Taxfix, the company I work for, is a Berlin-based company that works on a product for taxes, which is not the most amazing and funny product or funny topic in the world. But what we are trying to do, we are trying to help people make it at least less painful.
Something about me. I do like pizza. I don’t like pizza with pineapples like all Italians.
So if you really want to be my friend, don’t say when you’ll have pizza with pineapples, because that’s really painful for us Italians. We know that the world has different tastes. I accept that. I kind of understand that. But yeah, I just prefer not to know when you will eat a pizza with pineapples.
Anyway. Let’s kick it off.
In my experience, I’ve led quite a lot of marketing teams. When we were working on B2B acquisition strategies, I realized that there was a lot of mismatch or ways where we wanted to achieve the same goals, but it was very tricky to make both teams work together.
Those difficulties increased when we were all working on a digital product because the product side was basically given another layer of complication in the equation.
So I realized that, generally, people think that marketing is responsible for the acquisition or lead generation strategies (we’re talking about B2B), which is what the team feels responsible for and what other team expectations are about it.
So marketing is gonna be about making sure that traffic is coming through. And then, we have leads getting into the landing pages. And then, they often don’t know how and when, but this is more or less the expectation.
So what happens when the lead is getting there? And, people basically are signing up for the demo or the landing page. These leads are actually collected and managed by the salespeople. And so when an email pops up, I think about salespeople saying, “Oh, this is mine.”
So this is no more traffic. This is like one person that is really interested in this product that we are offering or the offer we are getting.
And from that point, the sales team is really thinking about transforming that lead into money. So spending a lot of time understanding how to do that transformation. So, for example, scheduling calls and gathering feedback on the product. The hope is basically getting that lead to convert into a paying customer.
But the way marketing and sales are working on achieving this is not really in a team way.
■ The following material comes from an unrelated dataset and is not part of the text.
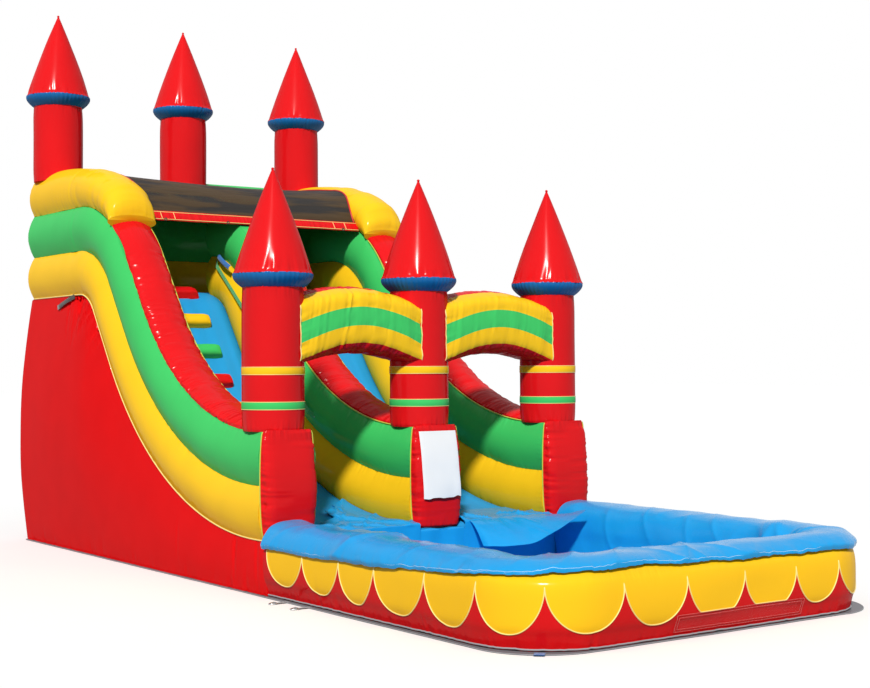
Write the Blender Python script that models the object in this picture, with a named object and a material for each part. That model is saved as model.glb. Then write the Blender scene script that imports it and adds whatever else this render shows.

It is not really in a connected way. As I said, marketing is the one that is generally pushing traffic to the website, and sales is the one where the responsibility and expectations are to transform that leads into a contract or into paying customers.
What I’m starting to think about is that, okay, so landing pages are the way that everyone in the world is actually using as a way to do this process. But as we heard before, why do we think about marketing? Why don’t we think about this as a whole process?
This means putting marketing, sales, and product together to make sure customers are engaged and leads are coming in, but also the transformation of leads to customers in a really effective way because I realized that there are some problems, and this process is actually broken.
So, the marketing team is pushing people to register. A lot of those leads, generally, are people that are not sure they ever understood what your product is about.
Perhaps, you think that these people actually read the landing page. Read the content and understand a little bit about the product. But in general, from my experience, you never know. And in most cases, those people didn’t read a word.
And so that’s very tricky because when sales take that lead, they think these people are actually interested. They think that their job is actually to transform that leading to paying customers.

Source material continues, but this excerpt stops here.